Il Nulla e l’incanto – Nimicul si incantarea – il perché di questi brandelli d’anima

 

NimiculDa giovane ho partecipato per due anni consecutivi, come poi è accaduto soltanto una volta ancora, ad un concorso di poesia. Lo aveva organizzato don Luigi Stefani, un prete di origini dalmate che negli anni Sessanta-Settanta fu uno dei principali animatori culturali di Firenze. In centro, a due passi dal Duomo, nella minuscola piazzetta del Giglio, aveva fondato “Lo Sprone” un straordinario centro culturale. Oltre che Galleria d’arte, “Lo Sprone” animava numerose iniziative, tra cui un Concorso poetico a tema che aveva una minuscola giuria ma di eccelsa qualità. La componevano: Mario Luzi, forse il più grande poeta italiano del dopoguerra, poi Carlo Betocchi e Nicola Lisi.
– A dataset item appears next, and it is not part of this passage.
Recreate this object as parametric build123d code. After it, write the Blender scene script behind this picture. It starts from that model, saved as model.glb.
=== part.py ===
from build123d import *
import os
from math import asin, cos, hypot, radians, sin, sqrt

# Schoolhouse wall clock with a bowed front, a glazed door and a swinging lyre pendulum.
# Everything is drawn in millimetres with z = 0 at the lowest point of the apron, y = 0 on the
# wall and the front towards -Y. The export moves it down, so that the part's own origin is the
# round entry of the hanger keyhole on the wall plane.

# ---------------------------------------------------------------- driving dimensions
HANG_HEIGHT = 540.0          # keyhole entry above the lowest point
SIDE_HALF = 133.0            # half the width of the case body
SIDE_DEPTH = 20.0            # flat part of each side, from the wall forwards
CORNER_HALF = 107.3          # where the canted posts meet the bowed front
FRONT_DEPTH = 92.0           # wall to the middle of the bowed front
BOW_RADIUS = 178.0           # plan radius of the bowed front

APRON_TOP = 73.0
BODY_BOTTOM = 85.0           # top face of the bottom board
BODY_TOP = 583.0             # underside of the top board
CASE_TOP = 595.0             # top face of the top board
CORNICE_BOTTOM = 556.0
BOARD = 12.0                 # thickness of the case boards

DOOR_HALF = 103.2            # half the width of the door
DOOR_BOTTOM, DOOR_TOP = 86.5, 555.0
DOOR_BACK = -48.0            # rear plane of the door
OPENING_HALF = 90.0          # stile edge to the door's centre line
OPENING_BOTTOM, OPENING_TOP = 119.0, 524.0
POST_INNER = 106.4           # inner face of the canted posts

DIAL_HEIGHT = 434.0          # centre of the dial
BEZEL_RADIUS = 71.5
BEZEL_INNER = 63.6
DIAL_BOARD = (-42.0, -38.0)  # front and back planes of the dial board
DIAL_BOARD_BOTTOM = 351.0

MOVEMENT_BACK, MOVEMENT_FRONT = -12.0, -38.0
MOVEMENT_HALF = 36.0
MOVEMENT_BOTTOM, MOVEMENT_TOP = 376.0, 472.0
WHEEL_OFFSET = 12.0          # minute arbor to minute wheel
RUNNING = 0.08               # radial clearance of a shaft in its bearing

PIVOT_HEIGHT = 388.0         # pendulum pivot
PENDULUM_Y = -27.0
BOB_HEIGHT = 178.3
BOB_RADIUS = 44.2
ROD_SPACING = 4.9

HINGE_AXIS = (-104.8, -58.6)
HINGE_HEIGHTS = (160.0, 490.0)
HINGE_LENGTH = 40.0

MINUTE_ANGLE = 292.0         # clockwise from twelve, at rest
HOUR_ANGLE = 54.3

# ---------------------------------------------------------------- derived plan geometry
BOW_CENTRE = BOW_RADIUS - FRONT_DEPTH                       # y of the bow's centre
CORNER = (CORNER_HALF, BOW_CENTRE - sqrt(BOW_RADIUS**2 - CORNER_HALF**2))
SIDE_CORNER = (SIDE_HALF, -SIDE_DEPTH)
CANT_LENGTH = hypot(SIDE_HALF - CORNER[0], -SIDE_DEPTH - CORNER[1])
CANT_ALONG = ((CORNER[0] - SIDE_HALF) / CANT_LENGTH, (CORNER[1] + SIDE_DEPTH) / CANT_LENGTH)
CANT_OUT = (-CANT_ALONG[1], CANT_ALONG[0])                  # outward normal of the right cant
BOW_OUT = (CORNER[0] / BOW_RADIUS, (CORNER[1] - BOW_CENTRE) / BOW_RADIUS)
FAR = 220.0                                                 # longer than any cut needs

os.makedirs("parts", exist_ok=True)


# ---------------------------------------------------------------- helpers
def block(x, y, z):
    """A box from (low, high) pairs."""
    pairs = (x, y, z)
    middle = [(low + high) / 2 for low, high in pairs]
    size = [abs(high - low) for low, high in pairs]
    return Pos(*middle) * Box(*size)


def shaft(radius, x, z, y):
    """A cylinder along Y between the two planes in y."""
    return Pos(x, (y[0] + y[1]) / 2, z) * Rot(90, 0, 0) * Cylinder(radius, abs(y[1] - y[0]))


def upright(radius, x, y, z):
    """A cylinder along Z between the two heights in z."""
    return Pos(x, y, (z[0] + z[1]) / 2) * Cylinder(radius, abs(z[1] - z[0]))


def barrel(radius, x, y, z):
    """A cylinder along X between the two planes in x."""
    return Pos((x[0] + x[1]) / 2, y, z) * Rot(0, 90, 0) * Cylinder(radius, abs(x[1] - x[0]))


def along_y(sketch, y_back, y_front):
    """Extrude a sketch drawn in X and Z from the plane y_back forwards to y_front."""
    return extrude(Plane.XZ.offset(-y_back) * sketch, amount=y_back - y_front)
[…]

Nel 1969 inviai una mia poesia che si classificò quinta. Ricevetti il telegramma mentre disputavo una partita di calcio nel “Poggi e Buche” di Villa Aurora. Festeggiammo tutti come un gol ai mondiali. La composizione venne letta dallo stesso don Stefani nella piazzetta del Giglio, piena come un uovo, da parte importante della Firenze della politica e della cultura. Al centro, sorridente e chiassoso, c’era il mitico sindaco dell’alluvione: il famoso scrittore Piero Bargellini.
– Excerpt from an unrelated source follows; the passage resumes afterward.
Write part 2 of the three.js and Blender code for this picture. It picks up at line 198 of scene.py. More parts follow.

Avevo venticinque anni. Ma culturalmente ero un infante. Avevo superato le scuole medie inferiori solo due anni prima.
Mi dettero una medaglia d’oro, la poesia stampata e un diploma. Lessi i nome dei giurati ma non sapevo minimamente chi fossero. Per me i poeti erano Pascoli, Carducci, Ada Negri… Regalai il diploma a mia madre.
Nel 2003 organizzai a Villa Aurora una serie di incontri culturali e volli tentare di organizzare un Recital di poesie di Mario Luzi. Ottenni il suo telefono, gli chiesi un colloquio che gentilmente mi concesse e lo invitai a Villa Aurora. Accettò l’invito e fu una serata memorabile. Non ricordavo minimamente che aveva premiato una mia poesia. Me ne accorsi quando mia madre morì e ripresi il diploma, ma anche Mario Luzi nel frattempo era appena morto.
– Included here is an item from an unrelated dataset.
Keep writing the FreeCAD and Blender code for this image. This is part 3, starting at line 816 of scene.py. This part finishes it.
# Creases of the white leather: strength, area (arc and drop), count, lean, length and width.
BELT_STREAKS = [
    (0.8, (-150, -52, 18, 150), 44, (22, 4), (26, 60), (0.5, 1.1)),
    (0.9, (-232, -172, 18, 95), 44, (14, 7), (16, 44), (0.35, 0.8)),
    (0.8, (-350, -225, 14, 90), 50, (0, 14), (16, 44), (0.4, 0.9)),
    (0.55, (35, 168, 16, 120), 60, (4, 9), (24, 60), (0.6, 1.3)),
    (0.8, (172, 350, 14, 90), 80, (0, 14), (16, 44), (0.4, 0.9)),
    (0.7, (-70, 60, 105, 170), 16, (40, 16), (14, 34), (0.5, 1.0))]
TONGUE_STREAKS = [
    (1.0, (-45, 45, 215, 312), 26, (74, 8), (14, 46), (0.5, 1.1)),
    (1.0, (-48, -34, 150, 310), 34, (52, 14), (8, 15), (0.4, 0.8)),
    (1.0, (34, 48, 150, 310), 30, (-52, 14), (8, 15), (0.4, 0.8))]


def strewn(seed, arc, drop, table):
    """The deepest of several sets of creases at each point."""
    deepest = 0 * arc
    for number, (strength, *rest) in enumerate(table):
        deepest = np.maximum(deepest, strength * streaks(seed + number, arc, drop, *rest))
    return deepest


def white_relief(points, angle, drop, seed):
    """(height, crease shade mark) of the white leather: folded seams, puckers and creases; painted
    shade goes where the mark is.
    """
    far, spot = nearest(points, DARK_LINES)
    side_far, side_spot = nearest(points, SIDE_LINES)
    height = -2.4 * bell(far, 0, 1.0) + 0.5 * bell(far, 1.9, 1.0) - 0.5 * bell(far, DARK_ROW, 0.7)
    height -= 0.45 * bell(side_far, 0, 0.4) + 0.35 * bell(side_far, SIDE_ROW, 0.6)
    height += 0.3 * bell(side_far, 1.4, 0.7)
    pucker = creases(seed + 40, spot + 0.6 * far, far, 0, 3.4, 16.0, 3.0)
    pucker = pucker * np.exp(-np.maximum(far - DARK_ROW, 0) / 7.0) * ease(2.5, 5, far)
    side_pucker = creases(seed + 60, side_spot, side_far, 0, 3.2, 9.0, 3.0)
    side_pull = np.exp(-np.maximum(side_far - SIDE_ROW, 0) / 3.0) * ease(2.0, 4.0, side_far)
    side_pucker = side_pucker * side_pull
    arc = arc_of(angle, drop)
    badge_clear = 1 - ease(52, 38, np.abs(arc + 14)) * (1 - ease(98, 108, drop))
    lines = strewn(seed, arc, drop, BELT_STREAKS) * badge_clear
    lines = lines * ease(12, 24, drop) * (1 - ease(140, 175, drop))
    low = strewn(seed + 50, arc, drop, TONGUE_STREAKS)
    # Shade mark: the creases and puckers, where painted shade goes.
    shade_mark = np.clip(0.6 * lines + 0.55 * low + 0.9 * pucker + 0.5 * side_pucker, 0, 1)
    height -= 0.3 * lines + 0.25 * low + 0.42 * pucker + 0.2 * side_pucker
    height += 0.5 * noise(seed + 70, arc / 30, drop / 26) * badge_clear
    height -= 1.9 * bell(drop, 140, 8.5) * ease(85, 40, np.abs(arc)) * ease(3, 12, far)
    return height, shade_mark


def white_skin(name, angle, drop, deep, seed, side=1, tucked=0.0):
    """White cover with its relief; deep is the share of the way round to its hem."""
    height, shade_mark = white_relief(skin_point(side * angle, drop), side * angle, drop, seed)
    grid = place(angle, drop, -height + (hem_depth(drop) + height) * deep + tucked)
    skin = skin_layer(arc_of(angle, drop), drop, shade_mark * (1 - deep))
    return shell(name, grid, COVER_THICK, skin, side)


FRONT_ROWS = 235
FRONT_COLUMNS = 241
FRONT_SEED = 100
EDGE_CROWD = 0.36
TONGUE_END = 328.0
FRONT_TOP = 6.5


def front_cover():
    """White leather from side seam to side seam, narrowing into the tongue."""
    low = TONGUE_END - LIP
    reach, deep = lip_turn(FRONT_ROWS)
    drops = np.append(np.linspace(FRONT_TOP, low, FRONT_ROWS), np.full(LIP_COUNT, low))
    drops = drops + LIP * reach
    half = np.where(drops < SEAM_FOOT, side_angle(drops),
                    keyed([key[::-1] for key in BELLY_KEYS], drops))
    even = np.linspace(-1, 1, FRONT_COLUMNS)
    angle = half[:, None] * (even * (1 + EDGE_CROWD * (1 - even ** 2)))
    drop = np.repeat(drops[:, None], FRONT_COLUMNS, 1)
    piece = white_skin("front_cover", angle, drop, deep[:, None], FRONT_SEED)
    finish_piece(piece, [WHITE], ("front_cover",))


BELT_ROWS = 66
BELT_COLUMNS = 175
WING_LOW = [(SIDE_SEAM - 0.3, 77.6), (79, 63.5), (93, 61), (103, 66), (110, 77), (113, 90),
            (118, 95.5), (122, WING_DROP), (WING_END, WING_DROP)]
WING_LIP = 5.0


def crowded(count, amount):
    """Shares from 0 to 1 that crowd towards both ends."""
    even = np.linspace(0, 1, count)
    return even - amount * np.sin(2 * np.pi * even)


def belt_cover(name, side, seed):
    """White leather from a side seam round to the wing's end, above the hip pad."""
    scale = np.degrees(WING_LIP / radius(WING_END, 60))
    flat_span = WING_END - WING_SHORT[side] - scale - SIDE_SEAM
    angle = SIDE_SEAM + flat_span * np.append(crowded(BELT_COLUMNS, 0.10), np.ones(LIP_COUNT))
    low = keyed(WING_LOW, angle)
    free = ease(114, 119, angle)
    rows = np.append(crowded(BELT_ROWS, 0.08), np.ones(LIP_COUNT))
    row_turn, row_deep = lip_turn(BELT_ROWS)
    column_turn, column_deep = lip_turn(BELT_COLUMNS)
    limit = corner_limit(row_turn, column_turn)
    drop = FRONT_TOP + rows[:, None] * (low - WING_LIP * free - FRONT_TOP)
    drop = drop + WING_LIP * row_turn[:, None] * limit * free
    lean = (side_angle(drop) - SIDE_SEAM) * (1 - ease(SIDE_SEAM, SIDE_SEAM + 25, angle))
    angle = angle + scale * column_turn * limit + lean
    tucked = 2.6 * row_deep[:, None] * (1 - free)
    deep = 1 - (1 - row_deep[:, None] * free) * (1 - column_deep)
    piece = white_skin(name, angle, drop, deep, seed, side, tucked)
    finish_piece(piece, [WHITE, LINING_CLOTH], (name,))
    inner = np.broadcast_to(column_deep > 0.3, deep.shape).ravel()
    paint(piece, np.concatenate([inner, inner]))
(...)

Da quella prima poesia è passato molto tempo, ho scritto tante cose. Ho, a mia volta, fondato un premio di poesia nei primi anni del mio ministero. Ho accettato di far da giurato in Concorsi poetici. Eppure, faccio sempre molta fatica a valutare un componimento poetico. A valutare le poesie degli altri, come le mie. Tranne le cose visibilmente ridicole o quelle eccelse, mi rimane difficilissimo scegliere un componimento tra altri e valutarne il valore.
E’ il motivo per cui ho pubblicato di tutto, ma mai una mia raccolta di poesie. Non so davvero se esse valgono o meno qualcosa.
Perché decidersi di pubblicare questa raccolta, allora?
Il motivo è semplice: tutte le volte che le ho lette in pubblico ho sempre ricevuto richieste dei testi, da persone semplici e da persone colte. Ho visto ogni volta persone commuoversi. Ho ricevuto sempre ringraziamenti sentiti.
Inoltre, forse la goccia che ha fatto traboccare il vaso della convinzione, mi è venuta da un’amica che mi ha mostrato dei versi che avevo completamente dimenticato e che lei, ogni tanto, da venti anni, ama rileggere.
Allora mi son detto che i miei versi, a prescindere dal loro valore artistico, fanno del bene e sarebbe un peccato farli morire.

Ho voluto farli tradurle in rumeno. Perché?
Scrivo per amore, per dovere civile. L’emigrazione è una ricchezza dolorosa del nostro tempo. Sono un emigrante. Lo sono sempre stato. La mia patria è la valle del Pesco a Rossano Calabro, Il mulino sul Colognati, è il mondo contadino degli anni 50. Sono figlio e nipote d’emigranti. Appartengo alla razza umana che da sempre e tutta anela ad una vita dignitosa e la cerca dove può trovarla.
Amerei tradurre ciò che scrivo in tutte le lingue del mondo. Scelgo come simbolo il rumeno. Ho servito comunità rumene come pastore per alcuni anni. L’orizzonte culturale della Romania avventista è forse il più distante dal mio. Ma scelgo di simbolicamente offrire brandelli d’anima ai fratelli rumeni nella consapevolezza che, al di là delle differenze, rimaniamo razza umana, che abbiamo bisogno di dialogare sempre, razza emigrante tutta e sempre, sino alla terra promessa.